**DATASET**.
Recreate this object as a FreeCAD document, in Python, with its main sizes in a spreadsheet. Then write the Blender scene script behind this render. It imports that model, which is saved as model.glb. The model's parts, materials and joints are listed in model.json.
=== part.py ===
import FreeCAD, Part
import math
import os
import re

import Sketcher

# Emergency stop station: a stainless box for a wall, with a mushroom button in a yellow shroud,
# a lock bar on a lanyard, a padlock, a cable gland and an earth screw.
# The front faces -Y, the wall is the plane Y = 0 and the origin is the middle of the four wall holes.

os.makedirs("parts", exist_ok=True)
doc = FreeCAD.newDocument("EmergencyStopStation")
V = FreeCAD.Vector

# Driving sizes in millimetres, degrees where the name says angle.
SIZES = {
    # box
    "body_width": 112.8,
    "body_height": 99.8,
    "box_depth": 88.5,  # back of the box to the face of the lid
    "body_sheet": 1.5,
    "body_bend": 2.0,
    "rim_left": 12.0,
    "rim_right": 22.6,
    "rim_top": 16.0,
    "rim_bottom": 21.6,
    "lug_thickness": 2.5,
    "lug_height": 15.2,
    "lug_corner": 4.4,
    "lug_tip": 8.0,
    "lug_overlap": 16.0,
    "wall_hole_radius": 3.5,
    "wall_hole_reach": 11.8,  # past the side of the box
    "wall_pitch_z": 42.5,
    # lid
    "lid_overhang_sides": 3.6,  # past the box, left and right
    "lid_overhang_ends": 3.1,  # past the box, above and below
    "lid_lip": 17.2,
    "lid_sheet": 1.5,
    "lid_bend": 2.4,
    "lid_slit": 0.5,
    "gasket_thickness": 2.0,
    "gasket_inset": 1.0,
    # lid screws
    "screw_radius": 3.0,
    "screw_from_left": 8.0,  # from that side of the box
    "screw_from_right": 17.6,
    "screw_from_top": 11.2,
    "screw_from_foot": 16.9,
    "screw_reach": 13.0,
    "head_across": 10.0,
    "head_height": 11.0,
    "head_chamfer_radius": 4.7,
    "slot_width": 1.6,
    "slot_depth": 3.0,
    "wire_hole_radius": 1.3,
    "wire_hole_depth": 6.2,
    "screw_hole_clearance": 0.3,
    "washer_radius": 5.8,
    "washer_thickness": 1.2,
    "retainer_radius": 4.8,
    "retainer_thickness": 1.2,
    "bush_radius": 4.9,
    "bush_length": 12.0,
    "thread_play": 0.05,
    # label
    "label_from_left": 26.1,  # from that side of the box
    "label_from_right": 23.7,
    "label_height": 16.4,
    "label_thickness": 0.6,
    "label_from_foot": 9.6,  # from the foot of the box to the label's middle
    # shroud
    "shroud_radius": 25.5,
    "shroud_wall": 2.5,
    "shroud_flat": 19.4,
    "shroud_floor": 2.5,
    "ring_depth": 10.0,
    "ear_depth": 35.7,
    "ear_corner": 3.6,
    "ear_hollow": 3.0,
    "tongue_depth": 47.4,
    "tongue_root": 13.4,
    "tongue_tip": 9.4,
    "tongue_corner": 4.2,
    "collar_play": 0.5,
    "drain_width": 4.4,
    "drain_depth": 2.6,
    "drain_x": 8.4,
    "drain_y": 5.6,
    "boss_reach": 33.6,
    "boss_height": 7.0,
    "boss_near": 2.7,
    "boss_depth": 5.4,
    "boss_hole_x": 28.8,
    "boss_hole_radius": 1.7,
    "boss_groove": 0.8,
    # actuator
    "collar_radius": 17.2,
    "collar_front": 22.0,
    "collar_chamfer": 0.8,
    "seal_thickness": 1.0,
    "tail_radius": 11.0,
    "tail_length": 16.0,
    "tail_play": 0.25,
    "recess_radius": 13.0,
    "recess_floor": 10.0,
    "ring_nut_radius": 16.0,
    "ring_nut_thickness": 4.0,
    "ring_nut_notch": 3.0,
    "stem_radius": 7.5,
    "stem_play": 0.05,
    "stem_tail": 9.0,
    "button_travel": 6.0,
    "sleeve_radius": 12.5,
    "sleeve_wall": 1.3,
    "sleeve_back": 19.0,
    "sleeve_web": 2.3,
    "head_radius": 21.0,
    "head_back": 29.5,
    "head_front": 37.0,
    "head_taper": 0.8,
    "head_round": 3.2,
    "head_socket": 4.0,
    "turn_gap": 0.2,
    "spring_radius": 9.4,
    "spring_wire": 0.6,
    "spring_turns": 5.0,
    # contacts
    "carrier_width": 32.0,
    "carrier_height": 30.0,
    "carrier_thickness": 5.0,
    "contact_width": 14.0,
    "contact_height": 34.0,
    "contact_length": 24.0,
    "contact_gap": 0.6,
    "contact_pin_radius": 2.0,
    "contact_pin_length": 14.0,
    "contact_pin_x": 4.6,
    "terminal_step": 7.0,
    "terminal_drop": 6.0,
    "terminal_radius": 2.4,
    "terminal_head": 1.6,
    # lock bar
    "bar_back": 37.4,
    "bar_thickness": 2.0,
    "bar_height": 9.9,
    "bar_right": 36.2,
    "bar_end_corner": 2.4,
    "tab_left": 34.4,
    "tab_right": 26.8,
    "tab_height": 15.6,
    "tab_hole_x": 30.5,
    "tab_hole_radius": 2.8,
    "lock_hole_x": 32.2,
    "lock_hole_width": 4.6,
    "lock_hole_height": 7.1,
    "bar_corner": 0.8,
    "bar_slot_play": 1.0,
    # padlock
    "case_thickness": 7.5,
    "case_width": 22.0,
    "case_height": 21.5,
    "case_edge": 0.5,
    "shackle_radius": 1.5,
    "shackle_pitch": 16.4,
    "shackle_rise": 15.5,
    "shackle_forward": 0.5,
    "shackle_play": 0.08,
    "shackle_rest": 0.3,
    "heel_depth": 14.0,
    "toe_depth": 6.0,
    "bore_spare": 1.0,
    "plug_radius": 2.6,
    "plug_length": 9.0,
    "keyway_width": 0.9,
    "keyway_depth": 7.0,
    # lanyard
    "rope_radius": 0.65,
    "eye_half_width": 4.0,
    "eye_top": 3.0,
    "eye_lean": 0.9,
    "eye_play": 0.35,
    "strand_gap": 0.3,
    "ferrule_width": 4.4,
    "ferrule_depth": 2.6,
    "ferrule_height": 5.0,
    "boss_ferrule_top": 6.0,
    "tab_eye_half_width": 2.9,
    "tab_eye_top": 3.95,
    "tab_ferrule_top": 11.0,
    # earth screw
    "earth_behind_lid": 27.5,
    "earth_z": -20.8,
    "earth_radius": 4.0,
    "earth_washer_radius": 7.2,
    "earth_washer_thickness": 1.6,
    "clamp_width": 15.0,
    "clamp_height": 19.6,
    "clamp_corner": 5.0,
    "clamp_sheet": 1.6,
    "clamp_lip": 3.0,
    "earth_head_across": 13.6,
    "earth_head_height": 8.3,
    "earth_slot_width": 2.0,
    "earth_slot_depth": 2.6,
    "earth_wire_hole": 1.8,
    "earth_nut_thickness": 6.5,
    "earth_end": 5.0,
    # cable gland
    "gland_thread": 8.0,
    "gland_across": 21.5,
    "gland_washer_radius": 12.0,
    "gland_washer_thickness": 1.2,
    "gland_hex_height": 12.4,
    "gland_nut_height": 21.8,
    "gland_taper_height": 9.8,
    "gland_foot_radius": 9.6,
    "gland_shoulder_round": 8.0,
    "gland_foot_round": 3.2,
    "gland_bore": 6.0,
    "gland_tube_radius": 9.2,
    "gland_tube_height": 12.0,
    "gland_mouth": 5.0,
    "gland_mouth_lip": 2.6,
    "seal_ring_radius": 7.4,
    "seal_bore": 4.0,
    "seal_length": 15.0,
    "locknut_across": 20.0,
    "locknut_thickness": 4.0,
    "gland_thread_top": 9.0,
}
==
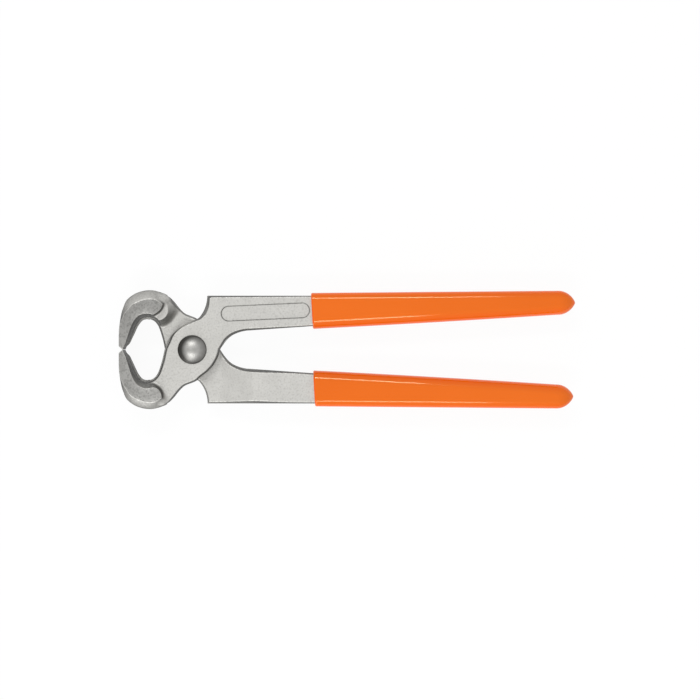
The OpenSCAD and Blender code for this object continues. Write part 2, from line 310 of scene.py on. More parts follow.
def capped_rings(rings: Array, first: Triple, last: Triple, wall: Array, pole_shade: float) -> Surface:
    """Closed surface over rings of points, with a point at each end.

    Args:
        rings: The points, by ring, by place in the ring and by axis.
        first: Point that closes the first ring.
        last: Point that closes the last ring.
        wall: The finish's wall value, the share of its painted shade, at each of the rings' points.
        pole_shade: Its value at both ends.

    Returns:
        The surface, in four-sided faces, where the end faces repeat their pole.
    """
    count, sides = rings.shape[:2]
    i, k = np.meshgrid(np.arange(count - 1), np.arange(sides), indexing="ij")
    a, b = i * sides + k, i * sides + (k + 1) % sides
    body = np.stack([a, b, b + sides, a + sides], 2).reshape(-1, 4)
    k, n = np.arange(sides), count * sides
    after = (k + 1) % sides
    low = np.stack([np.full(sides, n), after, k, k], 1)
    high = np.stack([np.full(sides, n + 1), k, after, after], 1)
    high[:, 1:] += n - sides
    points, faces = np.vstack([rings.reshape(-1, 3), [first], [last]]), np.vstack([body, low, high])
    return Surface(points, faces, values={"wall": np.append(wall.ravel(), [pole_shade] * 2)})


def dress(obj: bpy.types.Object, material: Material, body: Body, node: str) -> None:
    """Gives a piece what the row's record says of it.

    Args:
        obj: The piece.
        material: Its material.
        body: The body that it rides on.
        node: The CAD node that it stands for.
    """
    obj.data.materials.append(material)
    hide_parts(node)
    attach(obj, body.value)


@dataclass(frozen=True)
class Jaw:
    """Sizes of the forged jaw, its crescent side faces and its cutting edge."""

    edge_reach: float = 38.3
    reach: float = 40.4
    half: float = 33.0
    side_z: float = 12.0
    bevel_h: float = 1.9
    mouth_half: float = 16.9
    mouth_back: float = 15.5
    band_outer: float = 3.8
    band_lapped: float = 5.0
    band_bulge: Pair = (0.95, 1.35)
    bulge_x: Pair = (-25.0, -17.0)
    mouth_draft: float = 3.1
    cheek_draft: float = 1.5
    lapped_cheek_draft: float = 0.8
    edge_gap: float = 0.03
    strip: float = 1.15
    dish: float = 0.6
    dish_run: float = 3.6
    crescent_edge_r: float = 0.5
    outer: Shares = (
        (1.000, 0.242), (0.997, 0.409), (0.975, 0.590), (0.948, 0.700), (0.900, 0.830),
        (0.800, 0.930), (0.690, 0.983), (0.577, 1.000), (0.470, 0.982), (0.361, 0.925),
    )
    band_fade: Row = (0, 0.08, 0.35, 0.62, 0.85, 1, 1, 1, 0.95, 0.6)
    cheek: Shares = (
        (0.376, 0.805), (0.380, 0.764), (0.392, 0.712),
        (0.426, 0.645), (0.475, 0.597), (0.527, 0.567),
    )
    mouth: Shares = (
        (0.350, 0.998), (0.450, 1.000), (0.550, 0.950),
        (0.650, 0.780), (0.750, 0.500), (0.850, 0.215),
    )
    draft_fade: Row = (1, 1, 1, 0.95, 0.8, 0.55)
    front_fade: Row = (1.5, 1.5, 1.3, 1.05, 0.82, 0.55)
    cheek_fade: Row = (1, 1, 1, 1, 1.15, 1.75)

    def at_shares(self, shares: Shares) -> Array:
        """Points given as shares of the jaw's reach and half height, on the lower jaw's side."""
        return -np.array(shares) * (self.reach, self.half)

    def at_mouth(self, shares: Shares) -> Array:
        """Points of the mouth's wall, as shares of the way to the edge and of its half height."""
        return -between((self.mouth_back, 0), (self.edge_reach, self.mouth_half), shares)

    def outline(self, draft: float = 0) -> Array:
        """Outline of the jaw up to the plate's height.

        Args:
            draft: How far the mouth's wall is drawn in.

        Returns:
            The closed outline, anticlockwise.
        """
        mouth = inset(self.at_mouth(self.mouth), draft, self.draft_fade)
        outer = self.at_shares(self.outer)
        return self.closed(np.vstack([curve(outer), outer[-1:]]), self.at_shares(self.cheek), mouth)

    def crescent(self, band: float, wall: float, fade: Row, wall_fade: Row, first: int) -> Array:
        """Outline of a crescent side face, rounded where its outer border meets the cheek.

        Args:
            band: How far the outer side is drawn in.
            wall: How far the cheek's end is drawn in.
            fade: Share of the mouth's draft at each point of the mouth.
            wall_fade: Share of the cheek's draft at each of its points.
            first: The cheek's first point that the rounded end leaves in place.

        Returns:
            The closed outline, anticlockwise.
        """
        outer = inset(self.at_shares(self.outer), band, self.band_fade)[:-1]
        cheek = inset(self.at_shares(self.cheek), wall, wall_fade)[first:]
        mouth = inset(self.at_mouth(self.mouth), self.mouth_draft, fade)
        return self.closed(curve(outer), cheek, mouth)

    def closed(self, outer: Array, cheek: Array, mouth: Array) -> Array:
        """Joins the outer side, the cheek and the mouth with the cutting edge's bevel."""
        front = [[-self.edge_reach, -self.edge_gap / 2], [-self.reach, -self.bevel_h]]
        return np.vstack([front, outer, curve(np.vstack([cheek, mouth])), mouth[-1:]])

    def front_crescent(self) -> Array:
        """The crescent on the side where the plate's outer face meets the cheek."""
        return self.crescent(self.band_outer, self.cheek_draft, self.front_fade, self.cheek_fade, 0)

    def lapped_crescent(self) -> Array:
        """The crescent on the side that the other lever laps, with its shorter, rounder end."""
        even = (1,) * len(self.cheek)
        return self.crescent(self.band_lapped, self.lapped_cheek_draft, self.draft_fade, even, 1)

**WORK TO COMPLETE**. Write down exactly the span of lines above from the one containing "Recreate this object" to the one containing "V = FreeCAD.Vector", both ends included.

**ANSWER IN FULL**.
Recreate this object as a FreeCAD document, in Python, with its main sizes in a spreadsheet. Then write the Blender scene script behind this render. It imports that model, which is saved as model.glb. The model's parts, materials and joints are listed in model.json.
=== part.py ===
import FreeCAD, Part
import math
import os
import re

import Sketcher

# Emergency stop station: a stainless box for a wall, with a mushroom button in a yellow shroud,
# a lock bar on a lanyard, a padlock, a cable gland and an earth screw.
# The front faces -Y, the wall is the plane Y = 0 and the origin is the middle of the four wall holes.

os.makedirs("parts", exist_ok=True)
doc = FreeCAD.newDocument("EmergencyStopStation")
V = FreeCAD.Vector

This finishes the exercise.